Work to be completed: Only the lines from the one containing "build_bezel(head_mount)" down to the one containing "bpy.context.scene.collection.objects.link(rigid_bodies[body])", inclusive, are to be quoted exactly.

Data to use:

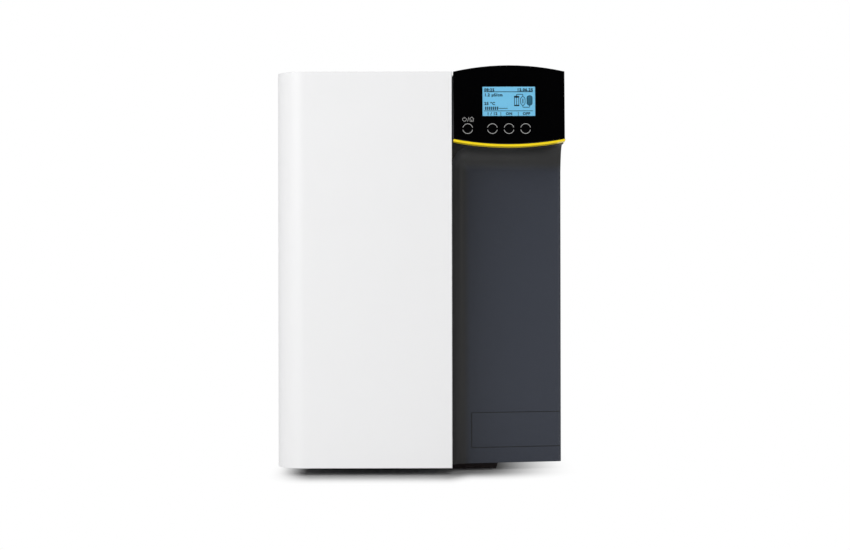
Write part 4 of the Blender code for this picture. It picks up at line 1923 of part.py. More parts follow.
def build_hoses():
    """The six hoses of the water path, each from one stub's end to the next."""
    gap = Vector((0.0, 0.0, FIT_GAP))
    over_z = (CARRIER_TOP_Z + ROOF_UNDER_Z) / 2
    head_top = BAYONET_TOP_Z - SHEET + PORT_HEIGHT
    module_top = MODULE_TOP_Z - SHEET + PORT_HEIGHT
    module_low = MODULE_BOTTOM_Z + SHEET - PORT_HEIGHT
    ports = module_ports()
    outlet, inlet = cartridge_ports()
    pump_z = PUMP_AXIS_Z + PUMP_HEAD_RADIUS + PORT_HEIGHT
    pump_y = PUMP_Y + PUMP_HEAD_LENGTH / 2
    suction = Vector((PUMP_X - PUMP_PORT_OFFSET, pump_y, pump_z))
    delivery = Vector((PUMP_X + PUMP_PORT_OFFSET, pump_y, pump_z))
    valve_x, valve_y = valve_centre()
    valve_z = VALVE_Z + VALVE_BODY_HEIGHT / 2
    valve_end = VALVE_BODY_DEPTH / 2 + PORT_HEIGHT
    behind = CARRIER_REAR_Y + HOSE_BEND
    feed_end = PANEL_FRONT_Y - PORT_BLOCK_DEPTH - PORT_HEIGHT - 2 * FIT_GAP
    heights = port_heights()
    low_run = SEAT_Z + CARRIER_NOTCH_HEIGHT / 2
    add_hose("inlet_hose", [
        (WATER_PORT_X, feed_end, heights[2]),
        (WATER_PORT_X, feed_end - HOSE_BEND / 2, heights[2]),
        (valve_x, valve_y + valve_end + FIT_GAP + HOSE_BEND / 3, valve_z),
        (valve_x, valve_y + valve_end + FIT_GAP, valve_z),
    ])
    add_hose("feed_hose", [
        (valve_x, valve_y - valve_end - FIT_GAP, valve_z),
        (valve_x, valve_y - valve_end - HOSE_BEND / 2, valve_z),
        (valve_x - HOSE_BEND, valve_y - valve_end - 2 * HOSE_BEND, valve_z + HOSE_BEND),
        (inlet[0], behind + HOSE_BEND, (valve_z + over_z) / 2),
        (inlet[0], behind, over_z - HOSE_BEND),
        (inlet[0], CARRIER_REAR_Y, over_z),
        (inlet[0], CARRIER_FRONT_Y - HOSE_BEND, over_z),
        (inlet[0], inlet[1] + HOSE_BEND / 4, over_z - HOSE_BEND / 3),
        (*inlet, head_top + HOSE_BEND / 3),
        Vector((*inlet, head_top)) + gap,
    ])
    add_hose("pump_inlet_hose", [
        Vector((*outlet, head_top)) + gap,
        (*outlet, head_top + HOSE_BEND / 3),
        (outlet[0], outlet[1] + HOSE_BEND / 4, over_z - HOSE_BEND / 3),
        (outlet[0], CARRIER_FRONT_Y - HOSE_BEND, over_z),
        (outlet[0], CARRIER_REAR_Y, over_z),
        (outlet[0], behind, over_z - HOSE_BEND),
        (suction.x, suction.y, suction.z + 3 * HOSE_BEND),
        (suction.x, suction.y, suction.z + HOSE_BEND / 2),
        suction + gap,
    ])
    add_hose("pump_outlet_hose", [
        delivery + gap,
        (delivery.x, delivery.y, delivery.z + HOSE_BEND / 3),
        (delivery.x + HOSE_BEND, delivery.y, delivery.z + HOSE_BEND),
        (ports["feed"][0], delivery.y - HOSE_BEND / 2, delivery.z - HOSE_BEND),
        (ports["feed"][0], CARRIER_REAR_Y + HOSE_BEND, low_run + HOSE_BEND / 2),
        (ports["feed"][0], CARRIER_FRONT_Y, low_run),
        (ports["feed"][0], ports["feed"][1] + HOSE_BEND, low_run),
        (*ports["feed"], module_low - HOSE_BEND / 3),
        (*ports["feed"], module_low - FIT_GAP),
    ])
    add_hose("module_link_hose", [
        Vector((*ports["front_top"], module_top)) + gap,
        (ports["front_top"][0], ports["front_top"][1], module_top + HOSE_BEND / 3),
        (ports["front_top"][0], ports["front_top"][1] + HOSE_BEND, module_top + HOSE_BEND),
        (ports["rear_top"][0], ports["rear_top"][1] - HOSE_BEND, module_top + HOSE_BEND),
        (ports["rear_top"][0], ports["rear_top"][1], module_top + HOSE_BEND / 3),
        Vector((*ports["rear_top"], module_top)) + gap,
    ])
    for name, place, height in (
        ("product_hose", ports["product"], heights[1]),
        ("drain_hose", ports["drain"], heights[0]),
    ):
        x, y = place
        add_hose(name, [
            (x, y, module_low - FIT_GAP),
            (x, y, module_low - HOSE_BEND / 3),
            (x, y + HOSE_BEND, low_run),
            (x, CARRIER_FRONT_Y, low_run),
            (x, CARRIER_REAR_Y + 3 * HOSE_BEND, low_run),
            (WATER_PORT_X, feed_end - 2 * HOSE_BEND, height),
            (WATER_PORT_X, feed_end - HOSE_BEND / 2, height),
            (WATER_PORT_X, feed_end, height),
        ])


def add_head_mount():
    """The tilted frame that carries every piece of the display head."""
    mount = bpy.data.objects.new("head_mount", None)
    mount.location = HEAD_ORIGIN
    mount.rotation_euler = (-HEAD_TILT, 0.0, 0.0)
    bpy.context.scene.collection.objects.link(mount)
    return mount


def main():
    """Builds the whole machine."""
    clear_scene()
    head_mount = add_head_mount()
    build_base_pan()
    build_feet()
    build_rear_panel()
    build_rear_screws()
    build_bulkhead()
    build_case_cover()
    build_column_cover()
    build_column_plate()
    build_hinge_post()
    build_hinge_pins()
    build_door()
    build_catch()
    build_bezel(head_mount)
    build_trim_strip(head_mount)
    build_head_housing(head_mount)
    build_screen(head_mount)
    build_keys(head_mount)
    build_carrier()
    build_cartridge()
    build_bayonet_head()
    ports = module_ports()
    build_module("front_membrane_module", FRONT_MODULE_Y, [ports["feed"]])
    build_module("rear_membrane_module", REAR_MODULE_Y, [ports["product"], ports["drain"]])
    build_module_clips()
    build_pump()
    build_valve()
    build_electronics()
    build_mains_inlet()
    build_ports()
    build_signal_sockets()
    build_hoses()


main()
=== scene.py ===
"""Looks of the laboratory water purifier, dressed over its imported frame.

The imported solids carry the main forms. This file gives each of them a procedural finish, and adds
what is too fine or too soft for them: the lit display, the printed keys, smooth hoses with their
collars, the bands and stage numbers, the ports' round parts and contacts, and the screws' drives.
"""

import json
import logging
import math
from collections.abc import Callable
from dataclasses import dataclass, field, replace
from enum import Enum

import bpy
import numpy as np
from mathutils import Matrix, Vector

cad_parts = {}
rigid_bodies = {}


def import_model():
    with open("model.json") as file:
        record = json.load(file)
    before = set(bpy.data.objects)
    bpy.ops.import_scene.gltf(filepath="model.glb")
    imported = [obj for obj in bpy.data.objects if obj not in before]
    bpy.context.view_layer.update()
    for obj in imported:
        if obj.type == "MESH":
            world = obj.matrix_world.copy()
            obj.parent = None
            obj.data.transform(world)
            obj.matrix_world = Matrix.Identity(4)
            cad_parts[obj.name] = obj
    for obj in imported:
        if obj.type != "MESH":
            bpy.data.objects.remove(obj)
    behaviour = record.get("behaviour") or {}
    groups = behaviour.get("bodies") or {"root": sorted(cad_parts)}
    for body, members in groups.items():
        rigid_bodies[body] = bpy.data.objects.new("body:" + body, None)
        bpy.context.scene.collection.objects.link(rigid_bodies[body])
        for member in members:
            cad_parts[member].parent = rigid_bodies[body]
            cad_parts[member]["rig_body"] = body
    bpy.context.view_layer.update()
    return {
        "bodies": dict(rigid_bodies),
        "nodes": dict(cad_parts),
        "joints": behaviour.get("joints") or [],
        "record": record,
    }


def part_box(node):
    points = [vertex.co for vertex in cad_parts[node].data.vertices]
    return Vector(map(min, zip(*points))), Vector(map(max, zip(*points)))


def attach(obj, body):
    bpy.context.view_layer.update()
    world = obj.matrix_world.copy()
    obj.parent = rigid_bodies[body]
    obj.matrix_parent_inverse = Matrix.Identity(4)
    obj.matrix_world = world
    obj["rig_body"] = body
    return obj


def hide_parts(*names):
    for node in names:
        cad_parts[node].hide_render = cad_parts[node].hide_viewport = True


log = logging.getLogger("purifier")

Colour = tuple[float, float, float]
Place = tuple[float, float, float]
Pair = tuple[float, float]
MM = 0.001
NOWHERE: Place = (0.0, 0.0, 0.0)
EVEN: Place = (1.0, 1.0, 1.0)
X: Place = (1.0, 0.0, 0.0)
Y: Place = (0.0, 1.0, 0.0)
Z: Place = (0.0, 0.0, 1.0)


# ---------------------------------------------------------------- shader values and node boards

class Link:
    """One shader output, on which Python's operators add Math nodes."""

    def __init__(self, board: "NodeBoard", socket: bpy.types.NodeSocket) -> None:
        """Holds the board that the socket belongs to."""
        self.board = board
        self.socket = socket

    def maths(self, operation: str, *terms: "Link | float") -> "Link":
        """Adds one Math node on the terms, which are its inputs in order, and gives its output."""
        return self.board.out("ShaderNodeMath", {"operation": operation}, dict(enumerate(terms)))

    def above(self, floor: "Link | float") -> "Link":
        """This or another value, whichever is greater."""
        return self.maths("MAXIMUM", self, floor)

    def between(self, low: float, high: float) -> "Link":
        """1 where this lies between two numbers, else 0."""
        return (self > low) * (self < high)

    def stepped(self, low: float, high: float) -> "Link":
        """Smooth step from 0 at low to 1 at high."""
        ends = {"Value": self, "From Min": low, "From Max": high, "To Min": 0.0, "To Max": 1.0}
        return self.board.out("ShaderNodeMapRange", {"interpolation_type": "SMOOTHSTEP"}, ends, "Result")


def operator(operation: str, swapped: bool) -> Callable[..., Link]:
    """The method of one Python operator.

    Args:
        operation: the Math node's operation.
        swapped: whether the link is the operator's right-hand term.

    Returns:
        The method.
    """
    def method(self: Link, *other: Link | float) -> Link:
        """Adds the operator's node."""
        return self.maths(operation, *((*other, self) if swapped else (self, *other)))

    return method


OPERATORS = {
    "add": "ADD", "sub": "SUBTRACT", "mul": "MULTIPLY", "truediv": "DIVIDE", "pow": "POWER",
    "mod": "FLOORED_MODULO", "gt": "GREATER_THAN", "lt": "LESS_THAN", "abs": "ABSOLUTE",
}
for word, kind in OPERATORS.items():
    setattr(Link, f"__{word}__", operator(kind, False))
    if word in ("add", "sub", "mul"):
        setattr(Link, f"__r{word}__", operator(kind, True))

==

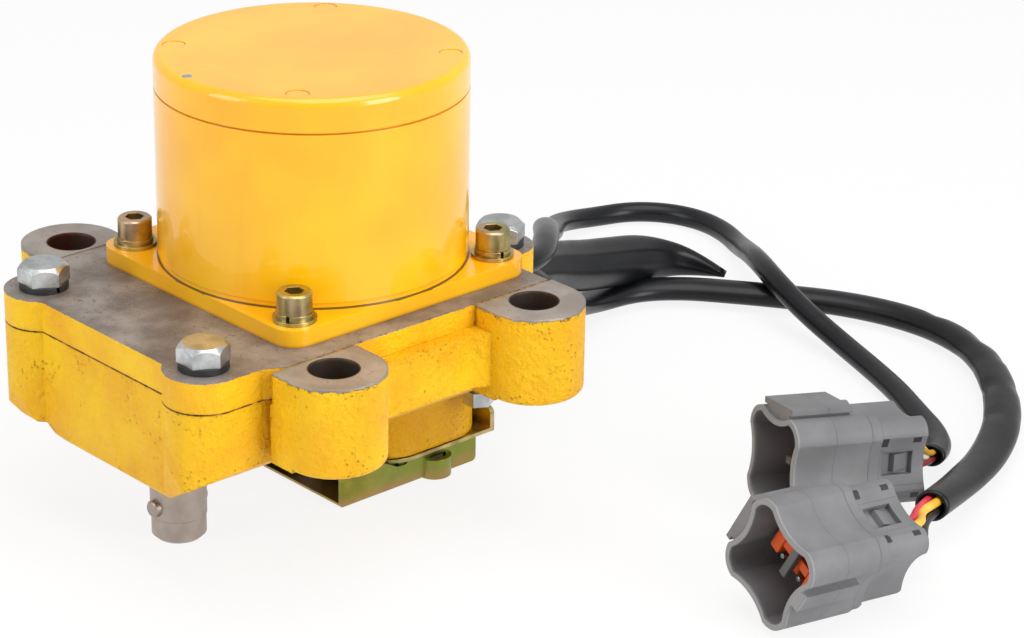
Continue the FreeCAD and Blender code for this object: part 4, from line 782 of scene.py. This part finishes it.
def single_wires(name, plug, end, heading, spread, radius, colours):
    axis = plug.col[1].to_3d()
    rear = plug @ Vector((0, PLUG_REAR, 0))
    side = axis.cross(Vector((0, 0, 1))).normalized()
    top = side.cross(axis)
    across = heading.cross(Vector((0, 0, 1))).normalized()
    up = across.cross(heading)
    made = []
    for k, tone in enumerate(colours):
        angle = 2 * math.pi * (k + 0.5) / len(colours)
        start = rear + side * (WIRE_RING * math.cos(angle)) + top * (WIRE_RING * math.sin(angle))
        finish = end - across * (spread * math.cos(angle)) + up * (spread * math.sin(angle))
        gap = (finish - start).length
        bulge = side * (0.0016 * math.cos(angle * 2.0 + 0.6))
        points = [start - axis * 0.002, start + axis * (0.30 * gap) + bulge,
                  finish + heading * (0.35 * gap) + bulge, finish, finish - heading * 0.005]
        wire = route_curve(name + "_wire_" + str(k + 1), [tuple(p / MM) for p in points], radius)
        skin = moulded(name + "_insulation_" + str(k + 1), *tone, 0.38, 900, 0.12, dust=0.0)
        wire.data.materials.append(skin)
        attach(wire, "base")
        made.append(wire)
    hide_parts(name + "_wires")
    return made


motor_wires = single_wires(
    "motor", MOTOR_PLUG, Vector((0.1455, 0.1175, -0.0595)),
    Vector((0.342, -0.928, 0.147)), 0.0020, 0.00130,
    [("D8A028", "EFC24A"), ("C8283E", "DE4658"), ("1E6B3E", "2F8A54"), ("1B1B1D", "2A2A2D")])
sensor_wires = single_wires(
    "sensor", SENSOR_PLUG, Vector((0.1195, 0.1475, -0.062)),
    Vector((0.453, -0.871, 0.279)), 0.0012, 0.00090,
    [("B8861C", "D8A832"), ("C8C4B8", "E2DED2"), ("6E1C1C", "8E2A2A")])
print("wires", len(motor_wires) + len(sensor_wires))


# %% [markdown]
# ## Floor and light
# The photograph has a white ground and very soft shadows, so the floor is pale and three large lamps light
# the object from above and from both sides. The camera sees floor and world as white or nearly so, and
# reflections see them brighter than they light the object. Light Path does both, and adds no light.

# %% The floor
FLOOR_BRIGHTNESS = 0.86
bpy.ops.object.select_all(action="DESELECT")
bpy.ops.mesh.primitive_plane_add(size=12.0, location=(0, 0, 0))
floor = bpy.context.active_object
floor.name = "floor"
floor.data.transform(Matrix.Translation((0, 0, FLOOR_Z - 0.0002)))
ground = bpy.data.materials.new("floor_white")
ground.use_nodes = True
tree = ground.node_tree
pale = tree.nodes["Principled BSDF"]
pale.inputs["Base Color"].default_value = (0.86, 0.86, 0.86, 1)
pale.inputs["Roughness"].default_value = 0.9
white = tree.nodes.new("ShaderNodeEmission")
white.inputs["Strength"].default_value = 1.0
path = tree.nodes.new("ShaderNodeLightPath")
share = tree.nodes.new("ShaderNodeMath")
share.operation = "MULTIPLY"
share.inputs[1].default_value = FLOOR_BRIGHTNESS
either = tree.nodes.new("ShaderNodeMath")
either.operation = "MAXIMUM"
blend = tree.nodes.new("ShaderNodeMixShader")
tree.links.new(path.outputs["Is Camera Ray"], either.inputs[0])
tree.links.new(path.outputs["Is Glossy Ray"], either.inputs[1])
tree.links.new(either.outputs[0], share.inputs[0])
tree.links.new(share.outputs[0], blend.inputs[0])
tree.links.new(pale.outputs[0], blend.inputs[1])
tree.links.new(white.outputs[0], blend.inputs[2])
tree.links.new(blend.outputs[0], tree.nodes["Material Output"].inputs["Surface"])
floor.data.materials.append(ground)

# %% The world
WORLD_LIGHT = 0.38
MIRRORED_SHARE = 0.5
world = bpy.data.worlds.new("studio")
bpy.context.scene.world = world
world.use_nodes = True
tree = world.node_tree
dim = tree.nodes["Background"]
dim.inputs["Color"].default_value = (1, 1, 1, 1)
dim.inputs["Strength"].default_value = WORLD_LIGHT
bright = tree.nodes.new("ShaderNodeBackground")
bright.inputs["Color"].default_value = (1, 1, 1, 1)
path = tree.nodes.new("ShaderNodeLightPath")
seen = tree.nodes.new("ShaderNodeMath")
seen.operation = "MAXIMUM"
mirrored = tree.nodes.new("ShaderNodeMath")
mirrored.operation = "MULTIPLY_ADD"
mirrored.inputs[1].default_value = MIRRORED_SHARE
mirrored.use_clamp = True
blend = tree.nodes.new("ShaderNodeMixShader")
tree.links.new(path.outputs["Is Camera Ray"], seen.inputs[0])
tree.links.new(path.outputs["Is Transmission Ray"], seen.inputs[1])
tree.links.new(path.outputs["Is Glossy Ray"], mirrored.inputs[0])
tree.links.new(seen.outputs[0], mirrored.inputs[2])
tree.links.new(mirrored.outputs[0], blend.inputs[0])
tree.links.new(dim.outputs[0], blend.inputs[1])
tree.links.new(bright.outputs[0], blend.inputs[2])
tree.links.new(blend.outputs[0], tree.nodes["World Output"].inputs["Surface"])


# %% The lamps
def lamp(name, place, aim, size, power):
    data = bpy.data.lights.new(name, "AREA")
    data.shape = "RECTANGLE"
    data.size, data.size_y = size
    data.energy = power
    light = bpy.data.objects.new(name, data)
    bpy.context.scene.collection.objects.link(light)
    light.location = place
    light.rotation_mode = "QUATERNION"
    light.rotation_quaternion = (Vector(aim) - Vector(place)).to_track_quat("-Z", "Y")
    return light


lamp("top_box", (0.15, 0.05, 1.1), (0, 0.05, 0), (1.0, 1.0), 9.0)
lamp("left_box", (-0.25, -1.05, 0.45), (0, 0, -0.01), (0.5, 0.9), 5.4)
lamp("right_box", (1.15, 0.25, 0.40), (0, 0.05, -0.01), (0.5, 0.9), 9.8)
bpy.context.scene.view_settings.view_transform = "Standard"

Reply:
    build_bezel(head_mount)
    build_trim_strip(head_mount)
    build_head_housing(head_mount)
    build_screen(head_mount)
    build_keys(head_mount)
    build_carrier()
    build_cartridge()
    build_bayonet_head()
    ports = module_ports()
    build_module("front_membrane_module", FRONT_MODULE_Y, [ports["feed"]])
    build_module("rear_membrane_module", REAR_MODULE_Y, [ports["product"], ports["drain"]])
    build_module_clips()
    build_pump()
    build_valve()
    build_electronics()
    build_mains_inlet()
    build_ports()
    build_signal_sockets()
    build_hoses()


main()
=== scene.py ===
"""Looks of the laboratory water purifier, dressed over its imported frame.

The imported solids carry the main forms. This file gives each of them a procedural finish, and adds
what is too fine or too soft for them: the lit display, the printed keys, smooth hoses with their
collars, the bands and stage numbers, the ports' round parts and contacts, and the screws' drives.
"""

import json
import logging
import math
from collections.abc import Callable
from dataclasses import dataclass, field, replace
from enum import Enum

import bpy
import numpy as np
from mathutils import Matrix, Vector

cad_parts = {}
rigid_bodies = {}


def import_model():
    with open("model.json") as file:
        record = json.load(file)
    before = set(bpy.data.objects)
    bpy.ops.import_scene.gltf(filepath="model.glb")
    imported = [obj for obj in bpy.data.objects if obj not in before]
    bpy.context.view_layer.update()
    for obj in imported:
        if obj.type == "MESH":
            world = obj.matrix_world.copy()
            obj.parent = None
            obj.data.transform(world)
            obj.matrix_world = Matrix.Identity(4)
            cad_parts[obj.name] = obj
    for obj in imported:
        if obj.type != "MESH":
            bpy.data.objects.remove(obj)
    behaviour = record.get("behaviour") or {}
    groups = behaviour.get("bodies") or {"root": sorted(cad_parts)}
    for body, members in groups.items():
        rigid_bodies[body] = bpy.data.objects.new("body:" + body, None)
        bpy.context.scene.collection.objects.link(rigid_bodies[body])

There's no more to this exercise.